### Task instructions
Set down exactly the lines running from the line with "Break this object" to the end of the listing below, both ends included.

-- START OF Supplied records --

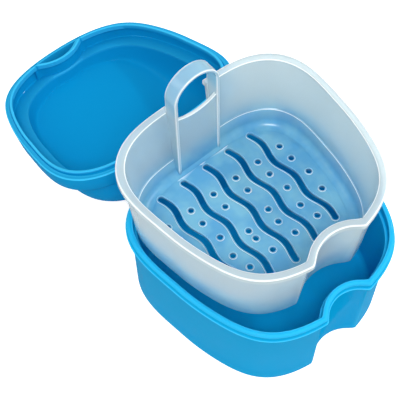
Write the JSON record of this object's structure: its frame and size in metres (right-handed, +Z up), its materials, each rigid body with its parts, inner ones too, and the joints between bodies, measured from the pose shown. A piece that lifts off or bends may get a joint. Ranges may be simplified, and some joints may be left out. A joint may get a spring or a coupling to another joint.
{
  "type": "denture case",
  "caption": "Denture bath case: a rounded tub with a front finger notch, a strainer basket with an arched strap handle and slotted floor, and a domed lid that closes over both.",
  "frame": {"origin": "centre of the tub's flat underside, where it stands on the table", "axes": "+Z up out of the tub, -Y to the front with the finger notch, +Y to the handle's side and the lid behind, +X to the right"},
  "size_m": [0.0946, 0.1894, 0.1012],
  "materials": {
    "tub_blue": "glossy moulded polypropylene",
    "basket_frosted": "milky translucent polypropylene",
    "lid_blue": "glossy moulded polypropylene"
  },
  "bodies": {
    "tub": {"tub": "tub_blue"},
    "strainer_basket": {"strainer_basket": "basket_frosted"},
    "lid": {"lid": "lid_blue"}
  },
  "joints": [
    {"name": "lid_turn", "type": "hinge", "parent": "tub", "child": "lid", "pos_m": [0, 0.0527, 0.04293], "axis": [1, 0, 0], "range_deg": [0, 197.8]},
    {"name": "basket_drop", "type": "slide", "parent": "tub", "child": "strainer_basket", "axis": [0.0787, -0.1148, -0.9903], "range_m": [0, 0.03878]}
  ],
  "couplings": [
    {"joint": "basket_drop", "follows": "lid_turn", "m_per_rad": 0.011232}
  ]
}
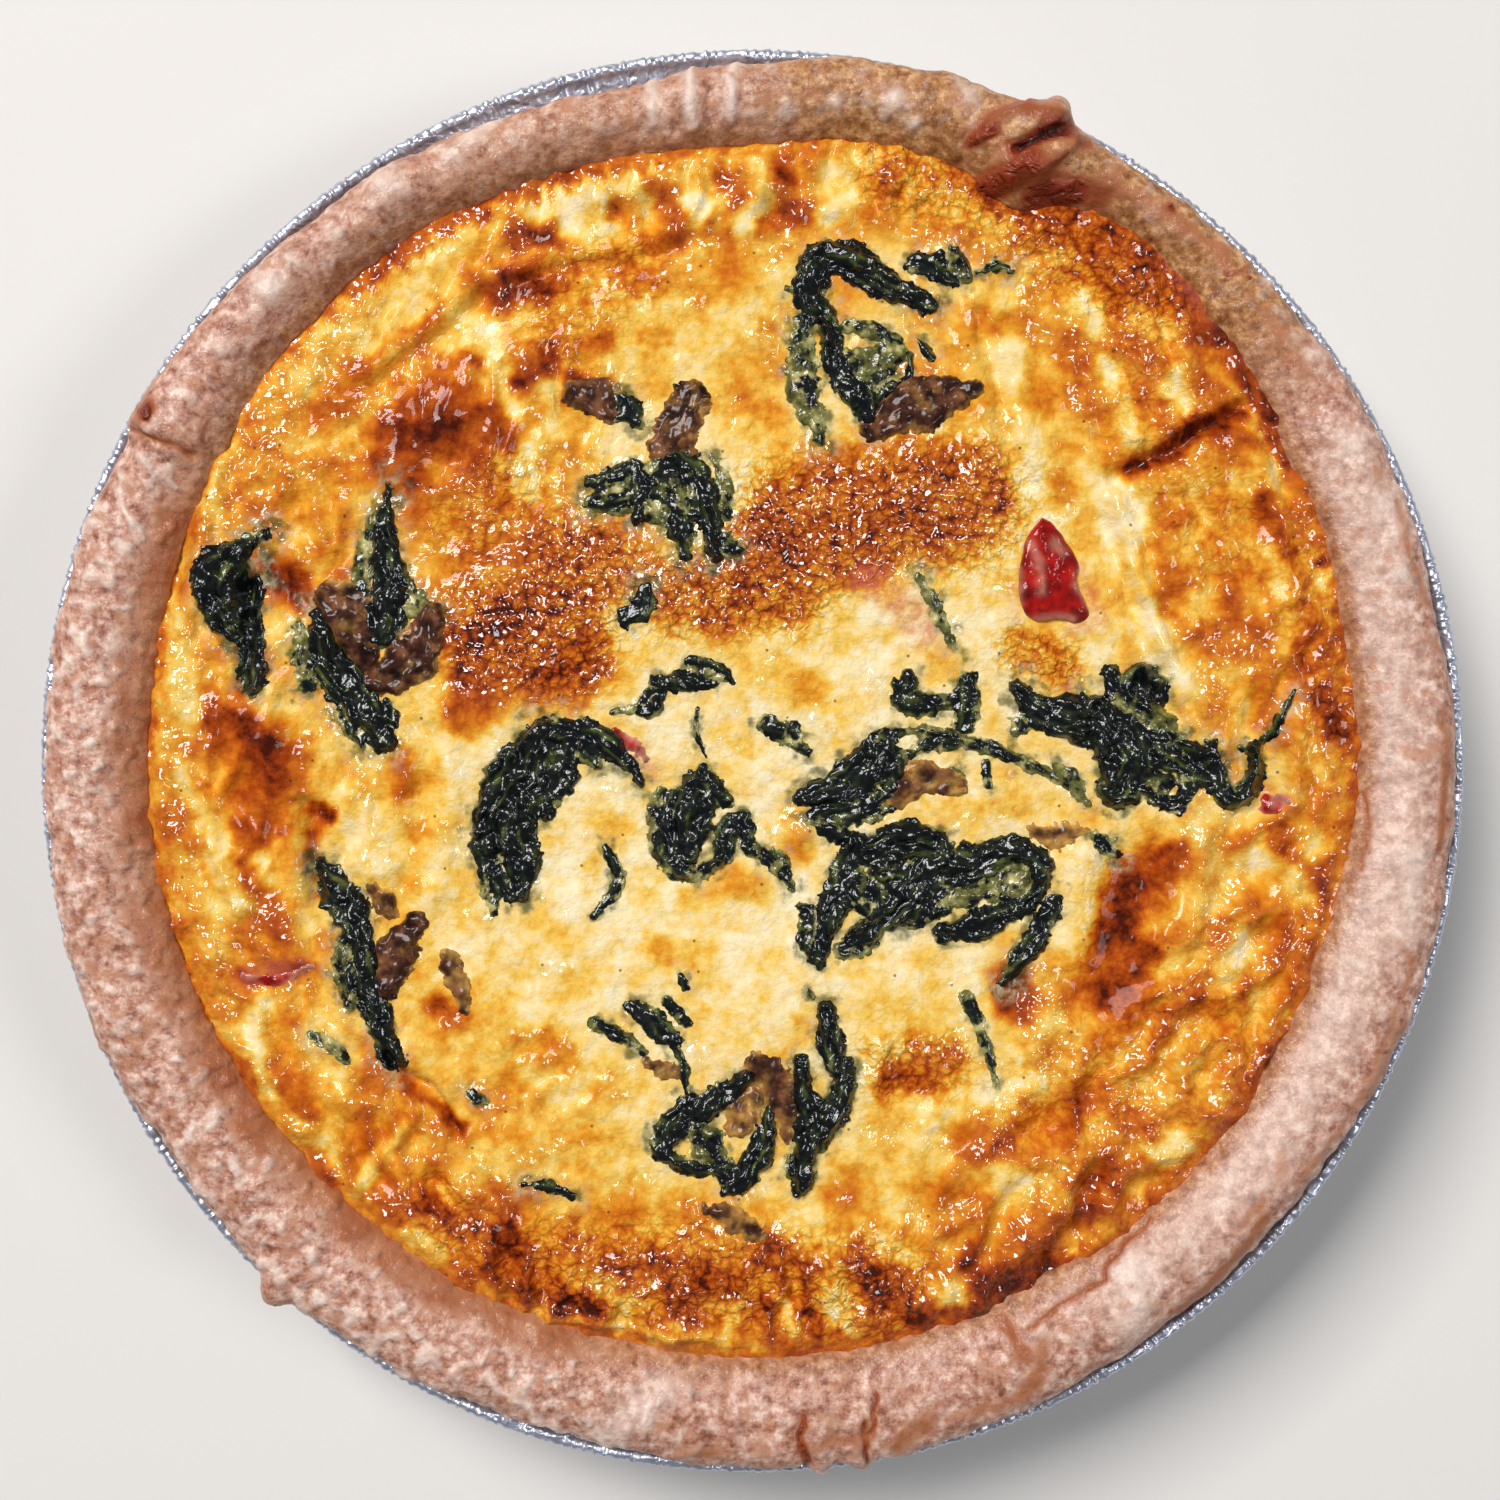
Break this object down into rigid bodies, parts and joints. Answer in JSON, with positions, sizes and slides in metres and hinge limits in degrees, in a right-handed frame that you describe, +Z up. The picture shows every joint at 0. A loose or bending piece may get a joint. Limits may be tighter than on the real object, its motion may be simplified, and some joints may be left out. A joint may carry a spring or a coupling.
{
  "type": "quiche in foil tin",
  "caption": "Whole baked quiche with a rolled pastry rim and a browned egg filling holding spinach, mushroom and red pepper, standing in its shallow round foil pie tin.",
  "frame": {"origin": "centre of the tin's flat base, where it stands", "axes": "+Z up, +X to the right and +Y to the back as the quiche is looked down on"},
  "size_m": [0.225, 0.225, 0.0381],
  "materials": {
    "foil": "crimped thin foil, satin",
    "pastry": "baked shortcrust pastry, matte",
    "filling": "browned baked egg, moist gloss",
    "spinach": "wilted leaf, wet gloss",
    "mushroom": "cooked mushroom, wet gloss",
    "pepper": "cooked pepper, wet gloss"
  },
  "bodies": {
    "root": {"foil_tin": "foil", "pastry_case": "pastry", "egg_filling": "filling", "spinach_back": "spinach", "spinach_back_small": "spinach", "spinach_upper": "spinach", "spinach_left_curl": "spinach", "spinach_left_rib": "spinach", "spinach_left_blade": "spinach", "spinach_left_fold": "spinach", "spinach_middle_strip": "spinach", "spinach_middle_arc": "spinach", "spinach_middle": "spinach", "spinach_right_small": "spinach", "spinach_right": "spinach", "spinach_stalk": "spinach", "spinach_front_right": "spinach", "spinach_front_tip": "spinach", "spinach_front": "spinach", "spinach_front_blades": "spinach", "spinach_left_front": "spinach", "mushroom_back": "mushroom", "mushroom_upper": "mushroom", "mushroom_left": "mushroom", "mushroom_left_low": "mushroom", "mushroom_middle": "mushroom", "mushroom_front": "mushroom", "mushroom_left_front": "mushroom", "pepper_large": "pepper"}
  },
  "joints": []
}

-- END OF Supplied records --

### Complete answer
Break this object down into rigid bodies, parts and joints. Answer in JSON, with positions, sizes and slides in metres and hinge limits in degrees, in a right-handed frame that you describe, +Z up. The picture shows every joint at 0. A loose or bending piece may get a joint. Limits may be tighter than on the real object, its motion may be simplified, and some joints may be left out. A joint may carry a spring or a coupling.
{
  "type": "quiche in foil tin",
  "caption": "Whole baked quiche with a rolled pastry rim and a browned egg filling holding spinach, mushroom and red pepper, standing in its shallow round foil pie tin.",
  "frame": {"origin": "centre of the tin's flat base, where it stands", "axes": "+Z up, +X to the right and +Y to the back as the quiche is looked down on"},
  "size_m": [0.225, 0.225, 0.0381],
  "materials": {
    "foil": "crimped thin foil, satin",
    "pastry": "baked shortcrust pastry, matte",
    "filling": "browned baked egg, moist gloss",
    "spinach": "wilted leaf, wet gloss",
    "mushroom": "cooked mushroom, wet gloss",
    "pepper": "cooked pepper, wet gloss"
  },
  "bodies": {
    "root": {"foil_tin": "foil", "pastry_case": "pastry", "egg_filling": "filling", "spinach_back": "spinach", "spinach_back_small": "spinach", "spinach_upper": "spinach", "spinach_left_curl": "spinach", "spinach_left_rib": "spinach", "spinach_left_blade": "spinach", "spinach_left_fold": "spinach", "spinach_middle_strip": "spinach", "spinach_middle_arc": "spinach", "spinach_middle": "spinach", "spinach_right_small": "spinach", "spinach_right": "spinach", "spinach_stalk": "spinach", "spinach_front_right": "spinach", "spinach_front_tip": "spinach", "spinach_front": "spinach", "spinach_front_blades": "spinach", "spinach_left_front": "spinach", "mushroom_back": "mushroom", "mushroom_upper": "mushroom", "mushroom_left": "mushroom", "mushroom_left_low": "mushroom", "mushroom_middle": "mushroom", "mushroom_front": "mushroom", "mushroom_left_front": "mushroom", "pepper_large": "pepper"}
  },
  "joints": []
}